Bamboo Canopy and Pavilions
By LLLab., Guilin, China
Jury & Popular Choice Winner, 9th Annual A+Awards, Pavilions
The new architecture looked at borrowing the materiality of bamboo, reconfiguring it to form new space. In doing so, this new space means not to contest. Instead it aims to augment, albeit very gently, the surrounding bamboo groves and hills. A continuous stretch of canopy was created amongst clusters of bamboo, providing area to walk sheltered from regular rainfall. In these, the architecture relies on bamboo not only for its composition, but also its constant referral to the parts that constitute the place.

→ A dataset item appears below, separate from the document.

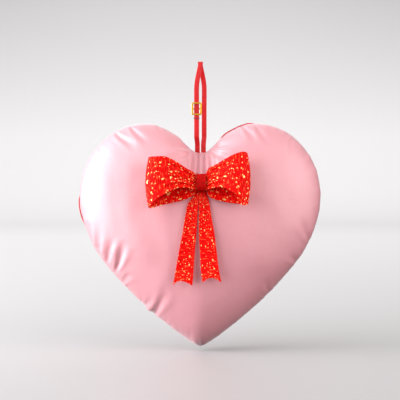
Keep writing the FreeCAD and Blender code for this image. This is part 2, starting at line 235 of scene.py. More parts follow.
seam = cushion.vertex_groups.new(name="seam")
seam.add([v.index for v in cushion.data.vertices if abs(v.co.y) < 1e-7], 1, "ADD")
started = [v.co.copy() for v in cushion.data.vertices]
cushion.shape_key_add(name="start")
cut = cushion.shape_key_add(name="cut")
for vertex, point in zip(cushion.data.vertices, cut.data):
    grown = crown + (vertex.co - crown) * cloth_ease
    side = cut_gap if vertex.co.y > 0 else -cut_gap
    point.co = (grown.x, side if abs(vertex.co.y) > 1e-7 else 0, grown.z)
cut.value = 0
cloth = cushion.modifiers.new("Cloth", "CLOTH")
cloth.settings.quality = 6
cloth.settings.mass = 0.25
cloth.settings.tension_stiffness = 40
cloth.settings.compression_stiffness = 30
cloth.settings.shear_stiffness = 12
cloth.settings.bending_stiffness = 0.25
cloth.settings.use_pressure = True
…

Manetti Shrem Museum of Art
By SO – IL and Bohlin Cywinski Jackson, Davis, CA, United States
The unique form of the canopy draws visitors from a distance. The team notes that the subtle interplay of light and shadow across the public plaza helps blur the boundary between civic and institutional spheres. Inside, a glass-walled lobby invites interaction as the convergence of viewing, learning and making areas. These interconnected interior and exterior spaces create informal opportunities for experiencing art and learning, supporting the museum’s mission to have all visitors become students.
Louvre Abu Dhabi
By Ateliers Jean Nouvel, Davis, CA, United States
Artworks from around the world are showcased at the museum, with stated intent to bridge the gap between Eastern and Western art. The project’s intricate geometric dome is a continuous canopy that stretches over the entire project. The objective was to create a complex filter of the intensely bright desert sun, to create a dancing interplay between light and shadow around the galleries, plazas and reflecting pools. It’s made of nine layers, with four cladding tiers of specially designed and interconnected stars above, as well as below, a 16-foot-deep (5-meter) steel support structure.